WORK REQUIRED -
Restate, exactly and only, the lines from the first through the line containing "# The weave".

DATA SEGMENT -
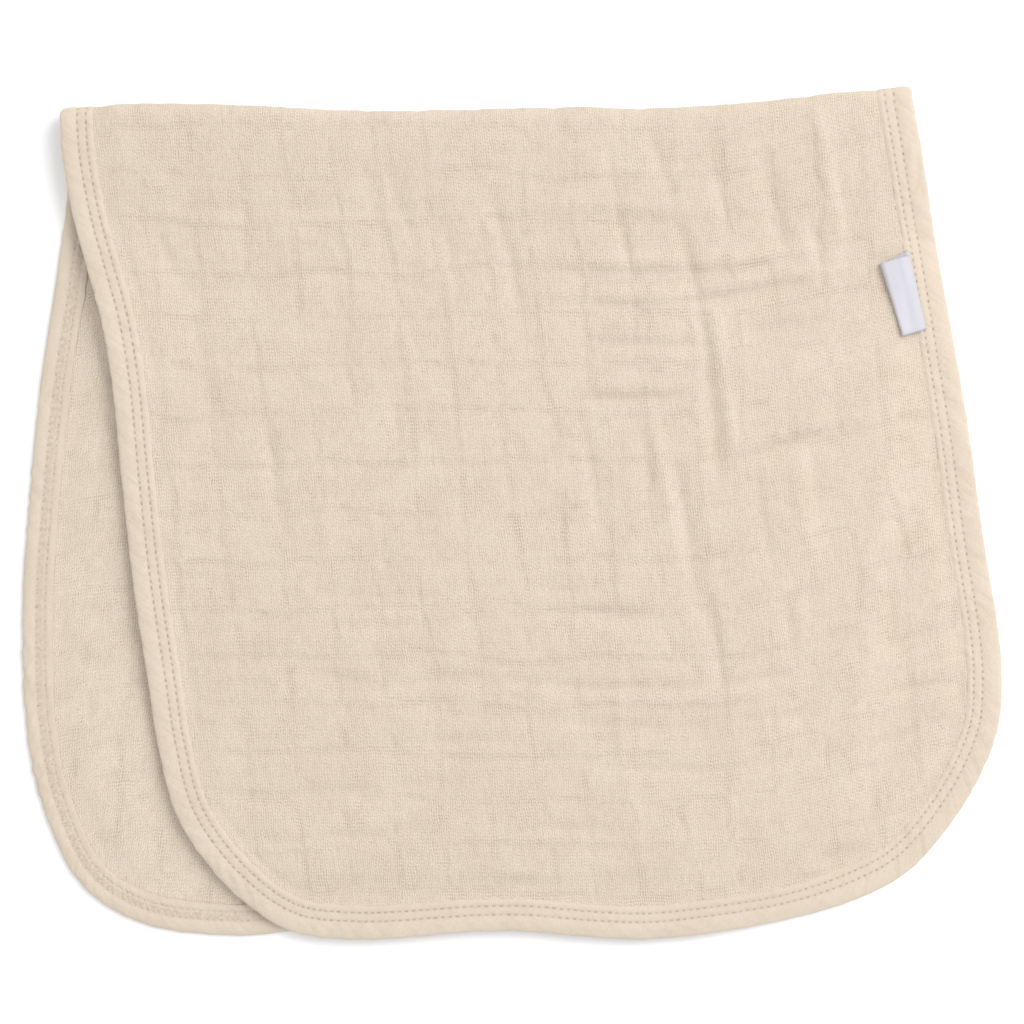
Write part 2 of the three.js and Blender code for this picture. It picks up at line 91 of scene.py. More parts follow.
STITCH = 2.17
ROW_APART = 2.65
ROW_TO_EDGE = 2.3
OUTER_ROW_MIDDLE = 5.1
OUTER_ROW_CHANGE = 0.75 / 135  # the outer row lies further from the rim on the right
ROW_DRIFT = 0.95  # and so much further down the upper layer's left side
DRIFT_STARTS = (45.0, 15.0)  # before the band's end
DRIFT_ENDS = (270.0, 330.0)  # along the band
NOSE = 1.5  # the binding's rim is rounded over this length
NOSE_RISE = 0.84
LOOPER_EDGE = 0.3  # how much prouder the band's inner edge is on its looper side
RIPPLES = 300  # slanting ripples round the whole binding
THREAD_RADIUS = 0.16
LOOPER_RADIUS = 0.11
LONG_STITCH = 1.25  # what shows of a needle stitch on the upper layer's left side
SHORT_STITCH = 0.9  # and elsewhere
LONG_UNTIL = 230.0  # the length along the band up to which the stitches are long
SHORT_FROM = 420.0

# The label

LABEL_WIDTH = 9.3
LABEL_INSET = 9.2  # from the rim to the label's sewn ends, on top of the binding's inner margin
LABEL_TURN = 1.5  # how much nearer to the rim the sewn ends lie at the label's lower corner
LABEL_NARROWING = 1.1  # how much less of the label shows there
LABEL_LENGTH = 23.2
LABEL_MIDDLE = 69.3
LABEL_THICKNESS = 0.35
LABEL_STAND = 0.25  # from the cloth to the middle of the lower leaf
LABEL_OPENING = 0.7  # between its two leaves
LABEL_WIDENING = 0.8  # and so much more at its upper end
LABEL_CELLS = (28, 12, 8)  # along the rim, across a leaf and round the folded end
LABEL_SPREAD = 1.5  # how far the rear leaf's sewn end lies up the rim from the front leaf's
LABEL_SKEW = 0.11  # how far the label's free end slips down the rim for each unit that it stands off

# The weave

WARP_PITCH = 0.685
WEFT_PITCH = 1.0
MEAN_SHADE = 0.27  # of the gauze's material
BACK_TURN = 0.5  # how far the next layer's weave is turned
PAINTED_LIGHTER_SPAN = (135.0, 175.0)  # along the weave: where the lower layer is painted a little lighter than the upper one, as painted light that makes up for its shade
TACK_PITCH = 14.6
TACK_SEED = 100
CRINKLE_SEED = 120
WARP_LEAN = 0.1
LOWER_LEAN = 0.1
WEFT_BEND_X = 68.0
WEFT_RISE = 0.26
WEFT_BEND_LENGTH = 8.0

# Cells of the fine meshes

CLOTH_CELLS = {"columns": 170, "upper": 168, "lower": 90, "bend": 10}
BAND_CELLS = {"columns": 200, "upper": 225, "lower": 222, "bend": 14}
GUIDE_CELLS = {"columns": 96, "upper": 96, "lower": 96, "bend": 2}
AXIS_EASE = 9.0  # over which the top row of a layer's grid comes from the binding to the bend's axis
RELAXING_PASSES = 3000
CURVE_SAMPLES = 1200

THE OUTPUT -
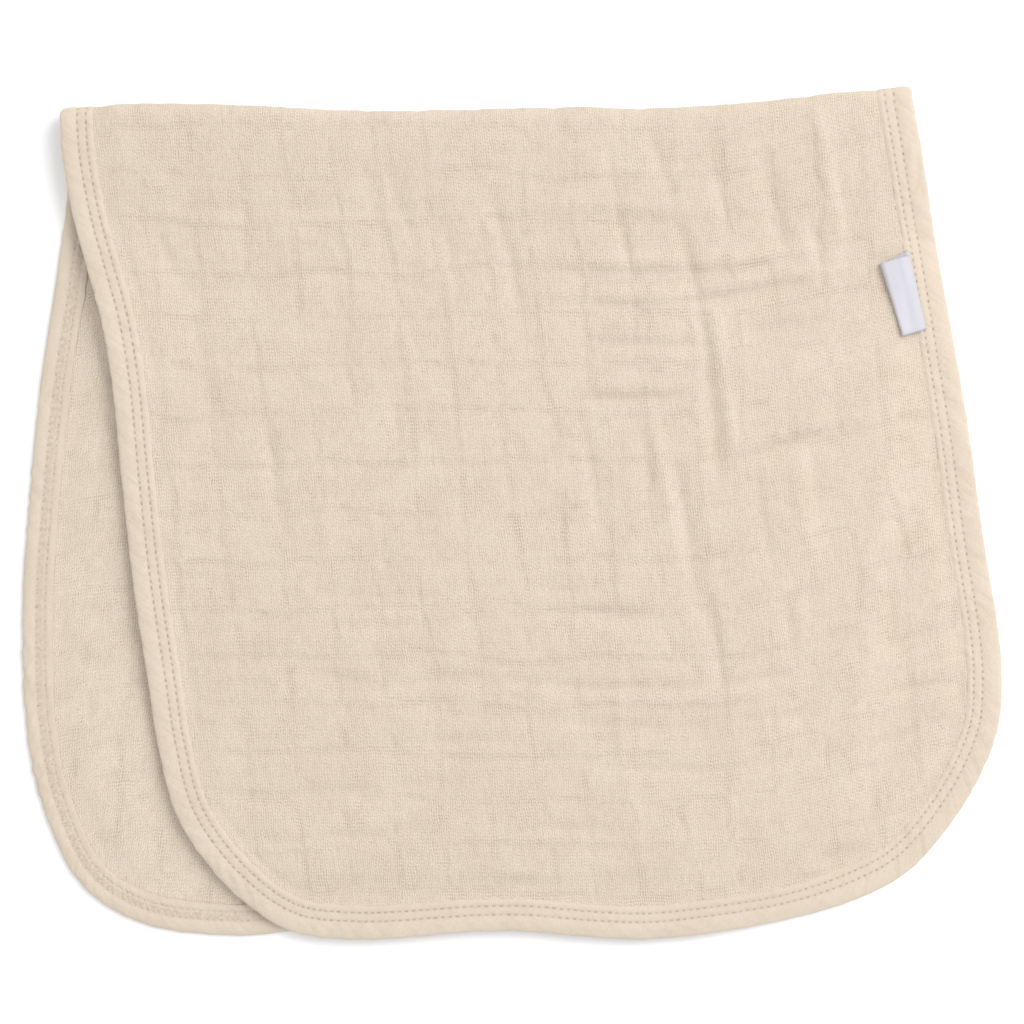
Write part 2 of the three.js and Blender code for this picture. It picks up at line 91 of scene.py. More parts follow.
STITCH = 2.17
ROW_APART = 2.65
ROW_TO_EDGE = 2.3
OUTER_ROW_MIDDLE = 5.1
OUTER_ROW_CHANGE = 0.75 / 135  # the outer row lies further from the rim on the right
ROW_DRIFT = 0.95  # and so much further down the upper layer's left side
DRIFT_STARTS = (45.0, 15.0)  # before the band's end
DRIFT_ENDS = (270.0, 330.0)  # along the band
NOSE = 1.5  # the binding's rim is rounded over this length
NOSE_RISE = 0.84
LOOPER_EDGE = 0.3  # how much prouder the band's inner edge is on its looper side
RIPPLES = 300  # slanting ripples round the whole binding
THREAD_RADIUS = 0.16
LOOPER_RADIUS = 0.11
LONG_STITCH = 1.25  # what shows of a needle stitch on the upper layer's left side
SHORT_STITCH = 0.9  # and elsewhere
LONG_UNTIL = 230.0  # the length along the band up to which the stitches are long
SHORT_FROM = 420.0

# The label

LABEL_WIDTH = 9.3
LABEL_INSET = 9.2  # from the rim to the label's sewn ends, on top of the binding's inner margin
LABEL_TURN = 1.5  # how much nearer to the rim the sewn ends lie at the label's lower corner
LABEL_NARROWING = 1.1  # how much less of the label shows there
LABEL_LENGTH = 23.2
LABEL_MIDDLE = 69.3
LABEL_THICKNESS = 0.35
LABEL_STAND = 0.25  # from the cloth to the middle of the lower leaf
LABEL_OPENING = 0.7  # between its two leaves
LABEL_WIDENING = 0.8  # and so much more at its upper end
LABEL_CELLS = (28, 12, 8)  # along the rim, across a leaf and round the folded end
LABEL_SPREAD = 1.5  # how far the rear leaf's sewn end lies up the rim from the front leaf's
LABEL_SKEW = 0.11  # how far the label's free end slips down the rim for each unit that it stands off

# The weave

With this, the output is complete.